TASK DETAILS: Restate, word for word, every line of the data.

COLLECTED MATERIAL:

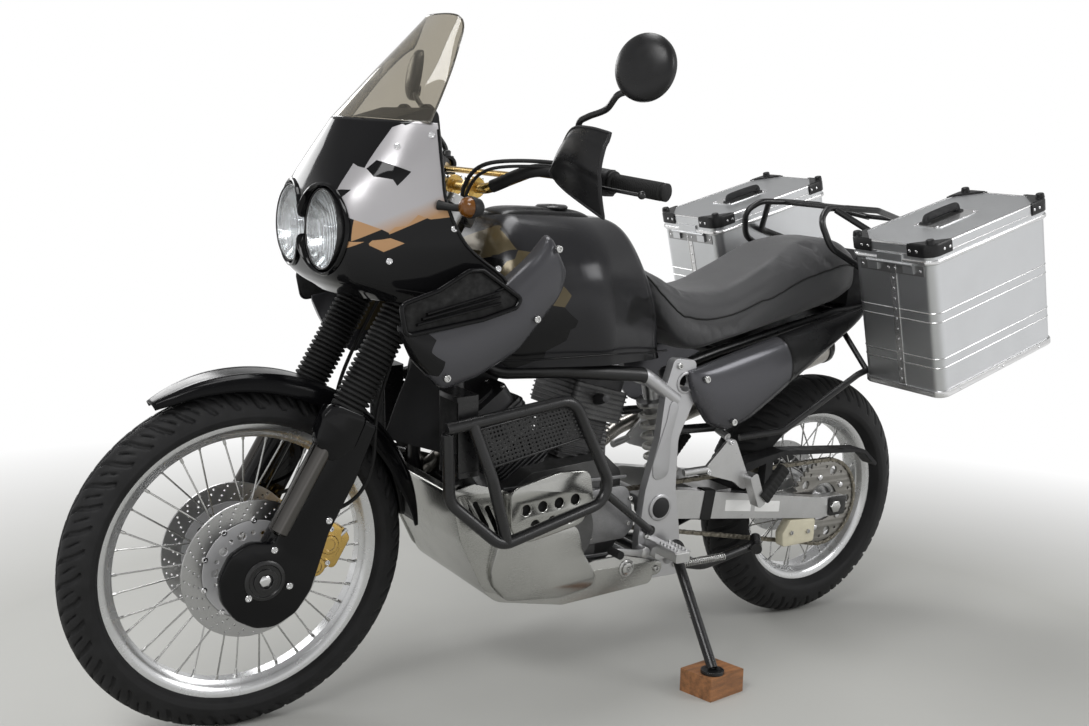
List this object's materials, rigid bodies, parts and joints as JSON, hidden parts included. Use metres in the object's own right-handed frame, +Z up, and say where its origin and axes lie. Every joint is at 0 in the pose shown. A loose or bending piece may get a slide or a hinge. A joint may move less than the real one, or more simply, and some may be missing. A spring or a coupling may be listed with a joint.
{
  "type": "adventure motorcycle",
  "caption": "Tall touring motorcycle with spoked wheels, half fairing, hand guards, crash bars and aluminium side cases, leaning on its side stand.",
  "frame": {"origin": "middle of the footprint on the ground, as it stands leaned on its side stand", "axes": "+X forward, +Y to the rider's left, +Z up"},
  "size_m": [2.312, 1.0388, 1.4455],
  "materials": {
    "frame_silver": "satin paint",
    "black_metal": "satin paint",
    "gloss_black": "gloss paint",
    "engine_metal": "cast and painted",
    "sheet_aluminium": "brushed",
    "cast_aluminium": "satin",
    "tank_grey": "gloss metallic paint",
    "panel_grey": "gloss metallic paint",
    "cover_grey": "gloss metallic paint",
    "fairing_black": "gloss, with light patches",
    "black_plastic": "grained",
    "lamp_glass": "clear, fluted",
    "smoked_screen": "smoked",
    "amber_lens": "clear amber",
    "seat_vinyl": "grained vinyl",
    "black_rubber": "matt",
    "gold_metal": "anodised",
    "rim_silver": "polished",
    "tyre_rubber": "matt",
    "disc_steel": "ground",
    "chain_steel": "oiled",
    "exhaust_steel": "brushed",
    "spring_paint": "satin paint",
    "brown_wood": "oiled"
  },
  "bodies": {
    "frame": {"main_frame": "frame_silver", "subframe": "black_metal", "engine": "engine_metal", "radiators": "black_metal", "skid_plate": "sheet_aluminium", "crash_bars": "black_metal", "fuel_tank": "tank_grey", "tank_cap": "black_plastic", "fairing": "fairing_black", "headlights": "lamp_glass", "windscreen": "smoked_screen", "instrument_panel": "black_plastic", "side_panels": "panel_grey", "seat": "seat_vinyl", "side_covers": "cover_grey", "tail": "black_plastic", "lamps": "amber_lens", "luggage_rack": "black_metal", "pannier_left": "sheet_aluminium", "pannier_right": "sheet_aluminium", "swingarm": "cast_aluminium", "chain": "chain_steel", "chain_guard": "black_plastic", "shock_absorber": "spring_paint", "exhaust": "exhaust_steel", "foot_pegs": "cast_aluminium", "rear_caliper": "gold_metal", "stand_block": "brown_wood"},
    "steering": {"fork": "cast_aluminium", "fork_gaiters": "black_rubber", "fork_legs": "gloss_black", "front_mudguard": "gloss_black", "handlebar": "gold_metal", "hand_controls": "black_rubber", "hand_guards": "black_plastic", "mirrors": "black_plastic", "front_calipers": "gold_metal", "brake_hoses": "black_rubber"},
    "front_wheel": {"front_wheel": "rim_silver", "front_tyre": "tyre_rubber", "front_discs": "disc_steel"},
    "rear_wheel": {"rear_wheel": "rim_silver", "rear_tyre": "tyre_rubber", "rear_disc": "disc_steel", "rear_sprocket": "disc_steel"},
    "side_stand": {"side_stand": "black_metal"},
    "centre_stand": {"centre_stand": "black_metal"},
    "lid_left": {"lid_left": "sheet_aluminium"},
    "lid_right": {"lid_right": "sheet_aluminium"}
  },
  "joints": [
    {"name": "steer", "type": "hinge", "parent": "frame", "child": "steering", "pos_m": [0.41357, -0.02618, 0.95107], "axis": [-0.4695, 0.0693, 0.8802], "range_deg": [-42, 42]},
    {"name": "front_wheel_spin", "type": "hinge", "parent": "steering", "child": "front_wheel", "pos_m": [0.8076, -0.07372, 0.34706], "axis": [0, 0.9969, -0.0785], "continuous": true},
    {"name": "rear_wheel_spin", "type": "hinge", "parent": "frame", "child": "rear_wheel", "pos_m": [-0.7574, -0.07526, 0.32742], "axis": [0, 0.9969, -0.0785], "continuous": true},
    {"name": "side_stand_fold", "type": "hinge", "parent": "frame", "child": "side_stand", "pos_m": [-0.1734, 0.10083, 0.28347], "axis": [0.1409, 0.7659, 0.6273], "range_deg": [0, 93.7]},
    {"name": "centre_stand_lower", "type": "hinge", "parent": "frame", "child": "centre_stand", "pos_m": [-0.1994, -0.08217, 0.23969], "axis": [0, -0.9969, 0.0785], "range_deg": [0, 95]},
    {"name": "lid_left_open", "type": "hinge", "parent": "frame", "child": "lid_left", "pos_m": [-0.5828, 0.33471, 0.96736], "axis": [0, 0.9969, -0.0785], "range_deg": [0, 110]},
    {"name": "lid_right_open", "type": "hinge", "parent": "frame", "child": "lid_right", "pos_m": [-0.5828, -0.38008, 1.02361], "axis": [0, 0.9969, -0.0785], "range_deg": [0, 110]}
  ]
}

FINAL RESULT:
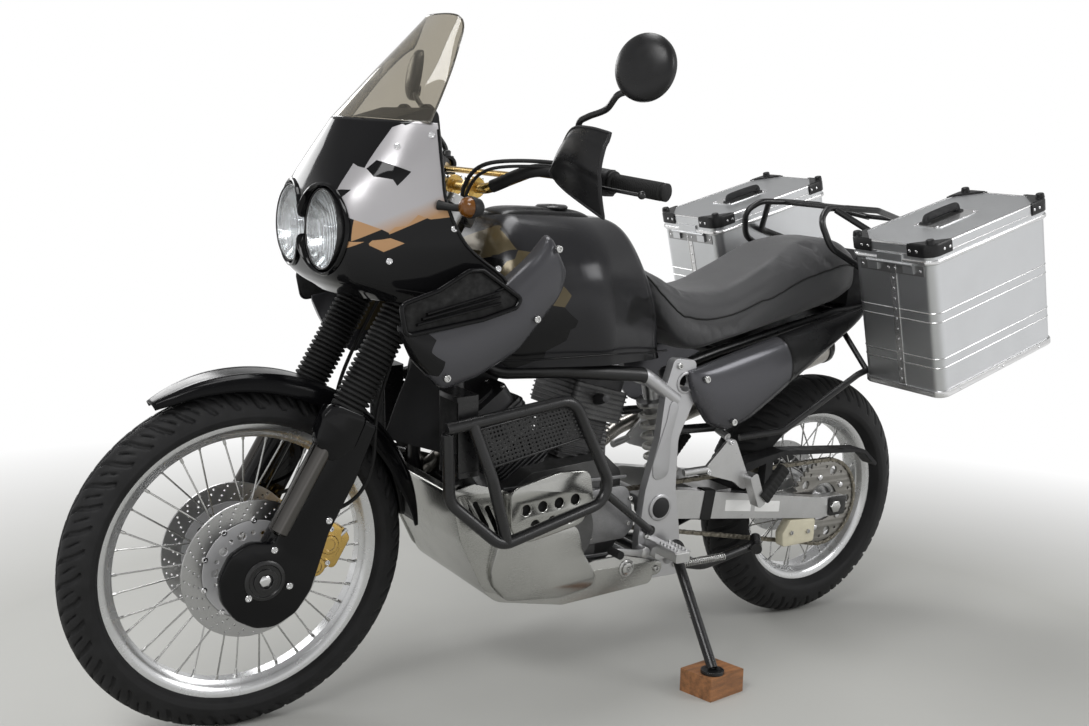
List this object's materials, rigid bodies, parts and joints as JSON, hidden parts included. Use metres in the object's own right-handed frame, +Z up, and say where its origin and axes lie. Every joint is at 0 in the pose shown. A loose or bending piece may get a slide or a hinge. A joint may move less than the real one, or more simply, and some may be missing. A spring or a coupling may be listed with a joint.
{
  "type": "adventure motorcycle",
  "caption": "Tall touring motorcycle with spoked wheels, half fairing, hand guards, crash bars and aluminium side cases, leaning on its side stand.",
  "frame": {"origin": "middle of the footprint on the ground, as it stands leaned on its side stand", "axes": "+X forward, +Y to the rider's left, +Z up"},
  "size_m": [2.312, 1.0388, 1.4455],
  "materials": {
    "frame_silver": "satin paint",
    "black_metal": "satin paint",
    "gloss_black": "gloss paint",
    "engine_metal": "cast and painted",
    "sheet_aluminium": "brushed",
    "cast_aluminium": "satin",
    "tank_grey": "gloss metallic paint",
    "panel_grey": "gloss metallic paint",
    "cover_grey": "gloss metallic paint",
    "fairing_black": "gloss, with light patches",
    "black_plastic": "grained",
    "lamp_glass": "clear, fluted",
    "smoked_screen": "smoked",
    "amber_lens": "clear amber",
    "seat_vinyl": "grained vinyl",
    "black_rubber": "matt",
    "gold_metal": "anodised",
    "rim_silver": "polished",
    "tyre_rubber": "matt",
    "disc_steel": "ground",
    "chain_steel": "oiled",
    "exhaust_steel": "brushed",
    "spring_paint": "satin paint",
    "brown_wood": "oiled"
  },
  "bodies": {
    "frame": {"main_frame": "frame_silver", "subframe": "black_metal", "engine": "engine_metal", "radiators": "black_metal", "skid_plate": "sheet_aluminium", "crash_bars": "black_metal", "fuel_tank": "tank_grey", "tank_cap": "black_plastic", "fairing": "fairing_black", "headlights": "lamp_glass", "windscreen": "smoked_screen", "instrument_panel": "black_plastic", "side_panels": "panel_grey", "seat": "seat_vinyl", "side_covers": "cover_grey", "tail": "black_plastic", "lamps": "amber_lens", "luggage_rack": "black_metal", "pannier_left": "sheet_aluminium", "pannier_right": "sheet_aluminium", "swingarm": "cast_aluminium", "chain": "chain_steel", "chain_guard": "black_plastic", "shock_absorber": "spring_paint", "exhaust": "exhaust_steel", "foot_pegs": "cast_aluminium", "rear_caliper": "gold_metal", "stand_block": "brown_wood"},
    "steering": {"fork": "cast_aluminium", "fork_gaiters": "black_rubber", "fork_legs": "gloss_black", "front_mudguard": "gloss_black", "handlebar": "gold_metal", "hand_controls": "black_rubber", "hand_guards": "black_plastic", "mirrors": "black_plastic", "front_calipers": "gold_metal", "brake_hoses": "black_rubber"},
    "front_wheel": {"front_wheel": "rim_silver", "front_tyre": "tyre_rubber", "front_discs": "disc_steel"},
    "rear_wheel": {"rear_wheel": "rim_silver", "rear_tyre": "tyre_rubber", "rear_disc": "disc_steel", "rear_sprocket": "disc_steel"},
    "side_stand": {"side_stand": "black_metal"},
    "centre_stand": {"centre_stand": "black_metal"},
    "lid_left": {"lid_left": "sheet_aluminium"},
    "lid_right": {"lid_right": "sheet_aluminium"}
  },
  "joints": [
    {"name": "steer", "type": "hinge", "parent": "frame", "child": "steering", "pos_m": [0.41357, -0.02618, 0.95107], "axis": [-0.4695, 0.0693, 0.8802], "range_deg": [-42, 42]},
    {"name": "front_wheel_spin", "type": "hinge", "parent": "steering", "child": "front_wheel", "pos_m": [0.8076, -0.07372, 0.34706], "axis": [0, 0.9969, -0.0785], "continuous": true},
    {"name": "rear_wheel_spin", "type": "hinge", "parent": "frame", "child": "rear_wheel", "pos_m": [-0.7574, -0.07526, 0.32742], "axis": [0, 0.9969, -0.0785], "continuous": true},
    {"name": "side_stand_fold", "type": "hinge", "parent": "frame", "child": "side_stand", "pos_m": [-0.1734, 0.10083, 0.28347], "axis": [0.1409, 0.7659, 0.6273], "range_deg": [0, 93.7]},
    {"name": "centre_stand_lower", "type": "hinge", "parent": "frame", "child": "centre_stand", "pos_m": [-0.1994, -0.08217, 0.23969], "axis": [0, -0.9969, 0.0785], "range_deg": [0, 95]},
    {"name": "lid_left_open", "type": "hinge", "parent": "frame", "child": "lid_left", "pos_m": [-0.5828, 0.33471, 0.96736], "axis": [0, 0.9969, -0.0785], "range_deg": [0, 110]},
    {"name": "lid_right_open", "type": "hinge", "parent": "frame", "child": "lid_right", "pos_m": [-0.5828, -0.38008, 1.02361], "axis": [0, 0.9969, -0.0785], "range_deg": [0, 110]}
  ]
}